[Begin DATASET]

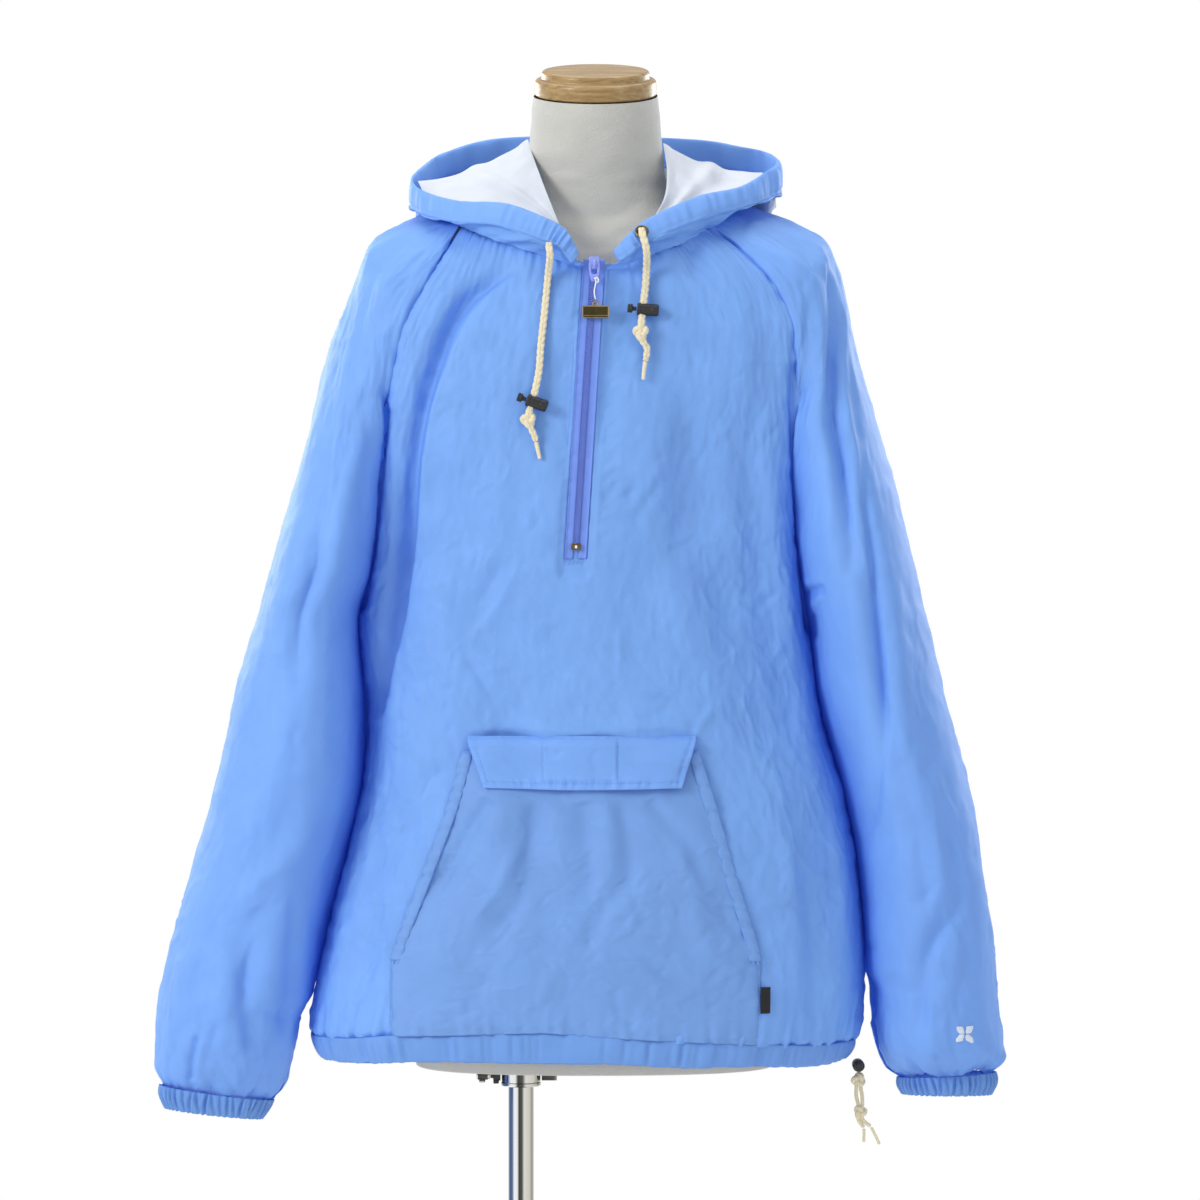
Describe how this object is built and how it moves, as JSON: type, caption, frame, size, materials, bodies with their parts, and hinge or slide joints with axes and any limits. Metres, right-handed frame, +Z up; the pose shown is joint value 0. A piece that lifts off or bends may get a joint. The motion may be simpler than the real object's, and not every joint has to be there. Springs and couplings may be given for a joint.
{
  "type": "anorak pullover on a dress form",
  "caption": "Hooded half-zip anorak pullover with raglan sleeves, kangaroo pocket and drawcords, worn by a limbless dress form on a pole stand that turns and slides.",
  "frame": {"origin": "centre of the base's underside, on the axis of the pole", "axes": "+Z up along the pole, -Y the way the garment's front faces, +X to the right of someone looking at the front"},
  "size_m": [0.7561, 0.3582, 1.5014],
  "materials": {
    "shell": "satin",
    "lining": "matte",
    "tape": "matte",
    "cord": "matte",
    "black": "satin",
    "bronze": "satin",
    "enamel": "satin",
    "label": "matte",
    "knit": "matte",
    "wood": "satin",
    "chrome": "polished",
    "steel": "satin"
  },
  "bodies": {
    "stand": {"base": "steel", "pole": "chrome"},
    "collar": {"clamp_collar": "chrome", "wing_bolt": "black", "wing_nut": "chrome", "cross_tube": "chrome"},
    "form": {"form_torso": "knit", "neck_cap": "wood", "front": "shell", "back": "shell", "sleeve_left": "shell", "sleeve_right": "shell", "cuff_left": "shell", "cuff_right": "shell", "hem_casing": "shell", "hood_shell": "shell", "hood_rim_casing": "shell", "hood_lining": "lining", "pocket_panel": "shell", "pocket_band_left": "shell", "pocket_band_right": "shell", "pocket_flap": "shell", "zip_tape_left": "tape", "zip_tape_right": "tape", "zip_chain": "tape", "zip_stop": "bronze", "zip_slider": "enamel", "eyelet_right": "bronze", "side_label": "label", "cord_lock_left_barrel": "black", "cord_lock_right_barrel": "black", "cord_left_upper": "cord", "cord_right_upper": "cord", "cord_knot_left": "cord", "cord_knot_right": "cord", "cord_left_lower": "cord", "cord_right_lower": "cord", "cord_tip_left": "cord", "cord_tip_right": "cord", "hem_lock_barrel": "black", "hem_knot_upper": "cord", "hem_knot_lower": "cord", "hem_cord_a_middle": "cord", "hem_cord_a_end": "cord", "hem_tip_a": "cord", "hem_cord_b_middle": "cord", "hem_cord_b_end": "cord", "hem_tip_b": "cord"},
    "tab": {"pull_tab": "enamel"},
    "tag": {"tag_string": "lining", "zip_tag": "bronze"},
    "button_left": {"cord_lock_left_plunger": "black"},
    "button_right": {"cord_lock_right_plunger": "black"},
    "button_hem": {"hem_lock_plunger": "black"}
  },
  "joints": [
    {"name": "mast_slide", "type": "slide", "parent": "stand", "child": "collar", "axis": [0, 0, 1], "range_m": [-0.1, 0.06]},
    {"name": "mast_swivel", "type": "hinge", "parent": "collar", "child": "form", "pos_m": [0, 0, 0.598], "axis": [0, 0, 1], "continuous": true},
    {"name": "tab_swing", "type": "hinge", "parent": "form", "child": "tab", "pos_m": [0.066, -0.1123, 1.3095], "axis": [-1, 0, 0], "range_deg": [0, 100]},
    {"name": "tag_swing", "type": "hinge", "parent": "tab", "child": "tag", "pos_m": [0.066, -0.1123, 1.2941], "axis": [-1, 0, 0], "range_deg": [0, 72]},
    {"name": "button_left_press", "type": "slide", "parent": "form", "child": "button_left", "axis": [0.946, 0, -0.324], "range_m": [0, 0.0035], "stiffness_N_per_m": 200, "springref_m": -0.002},
    {"name": "button_right_press", "type": "slide", "parent": "form", "child": "button_right", "axis": [0.9966, 0, -0.0819], "range_m": [0, 0.0035], "stiffness_N_per_m": 200, "springref_m": -0.002},
    {"name": "button_hem_press", "type": "slide", "parent": "form", "child": "button_hem", "axis": [0, 1, 0], "range_m": [0, 0.0035], "stiffness_N_per_m": 200, "springref_m": -0.002}
  ]
}
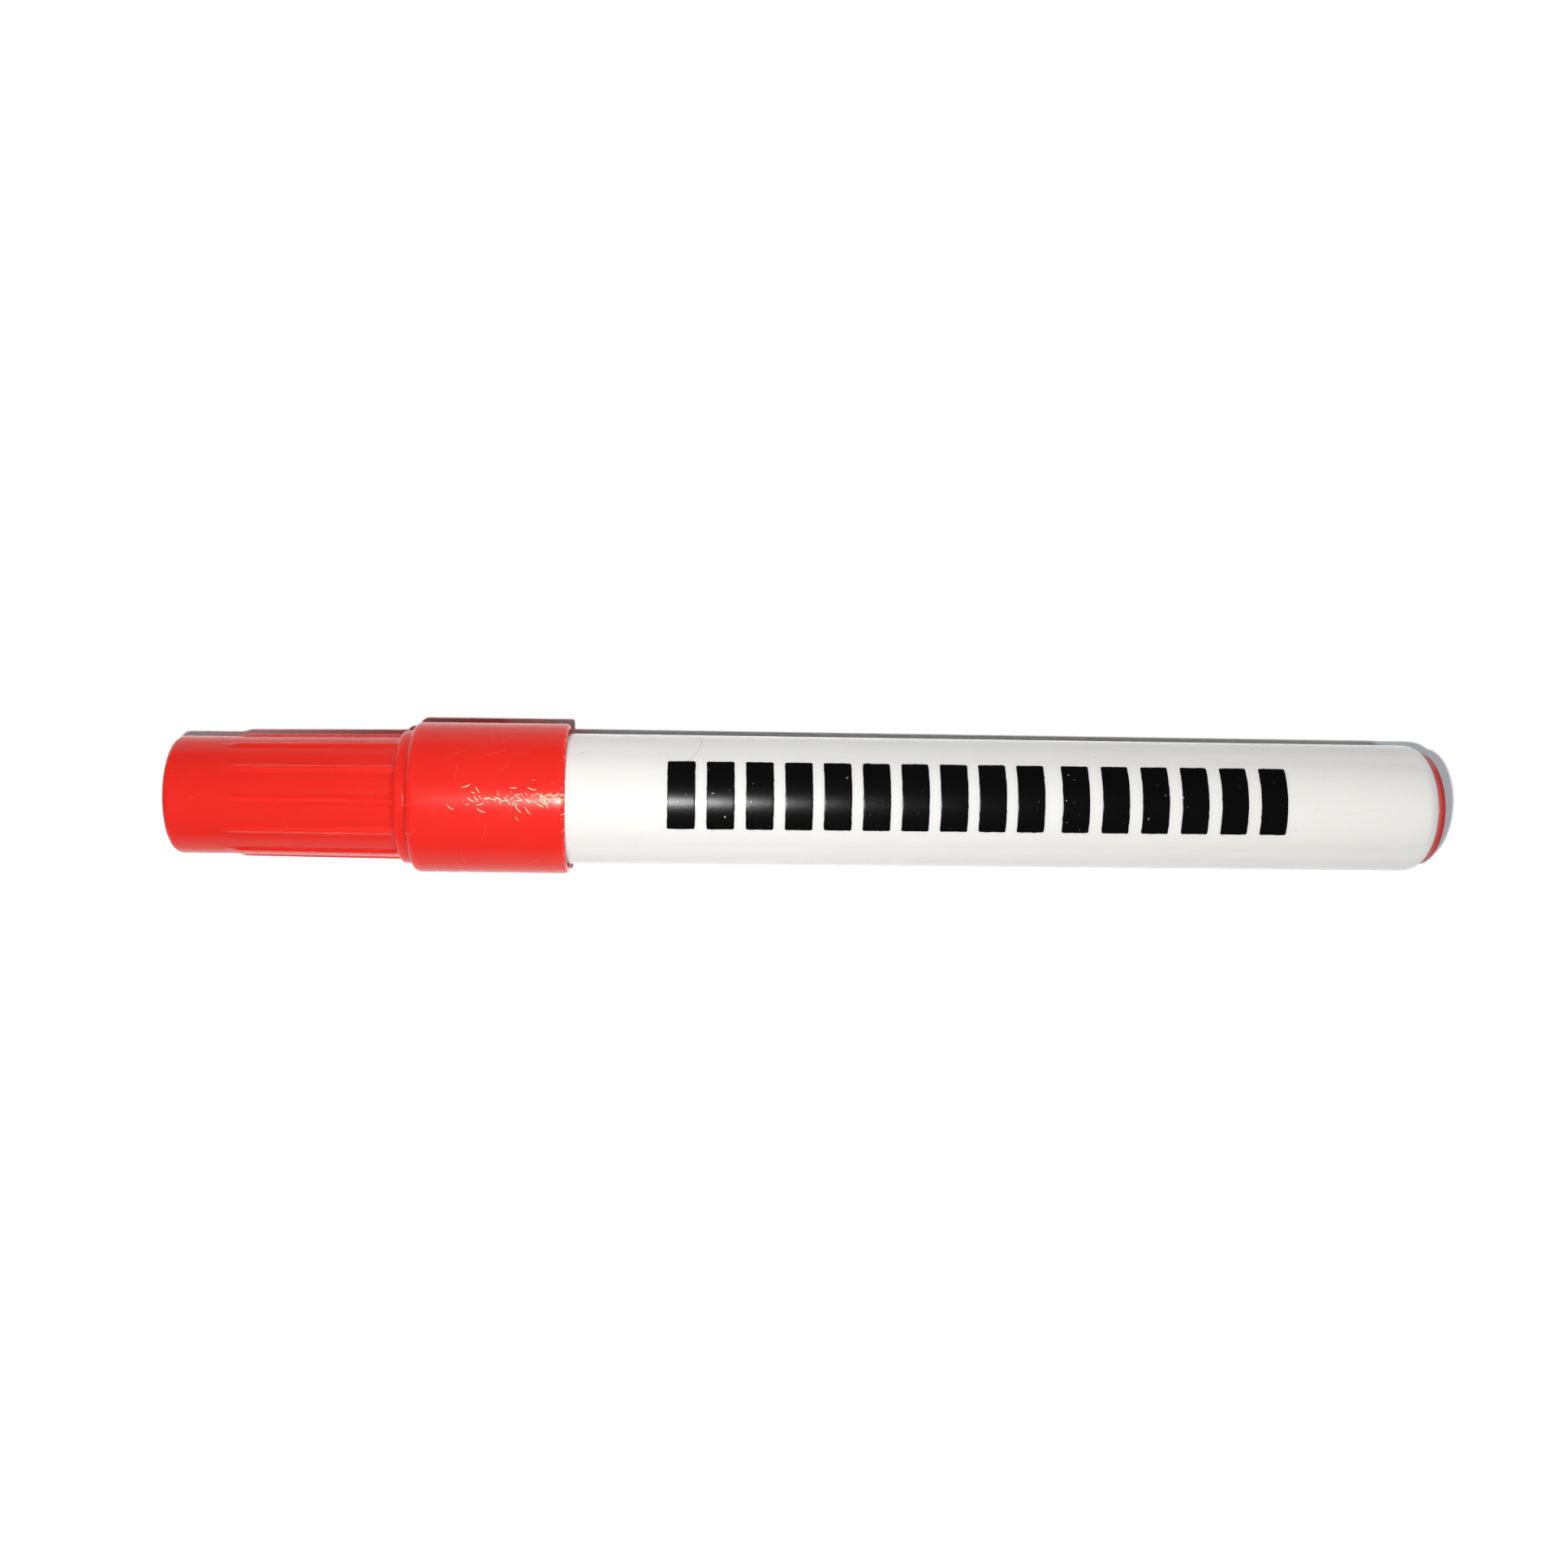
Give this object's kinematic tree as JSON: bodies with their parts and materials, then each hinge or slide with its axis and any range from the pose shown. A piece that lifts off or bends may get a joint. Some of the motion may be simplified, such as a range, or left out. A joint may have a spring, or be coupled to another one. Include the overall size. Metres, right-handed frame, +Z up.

[End DATASET]

Go through the preceding material and copy each line that has the word "shown".

◆ **TASK OUTPUT**
Describe how this object is built and how it moves, as JSON: type, caption, frame, size, materials, bodies with their parts, and hinge or slide joints with axes and any limits. Metres, right-handed frame, +Z up; the pose shown is joint value 0. A piece that lifts off or bends may get a joint. The motion may be simpler than the real object's, and not every joint has to be there. Springs and couplings may be given for a joint.
Give this object's kinematic tree as JSON: bodies with their parts and materials, then each hinge or slide with its axis and any range from the pose shown. A piece that lifts off or bends may get a joint. Some of the motion may be simplified, such as a range, or left out. A joint may have a spring, or be coupled to another one. Include the overall size. Metres, right-handed frame, +Z up.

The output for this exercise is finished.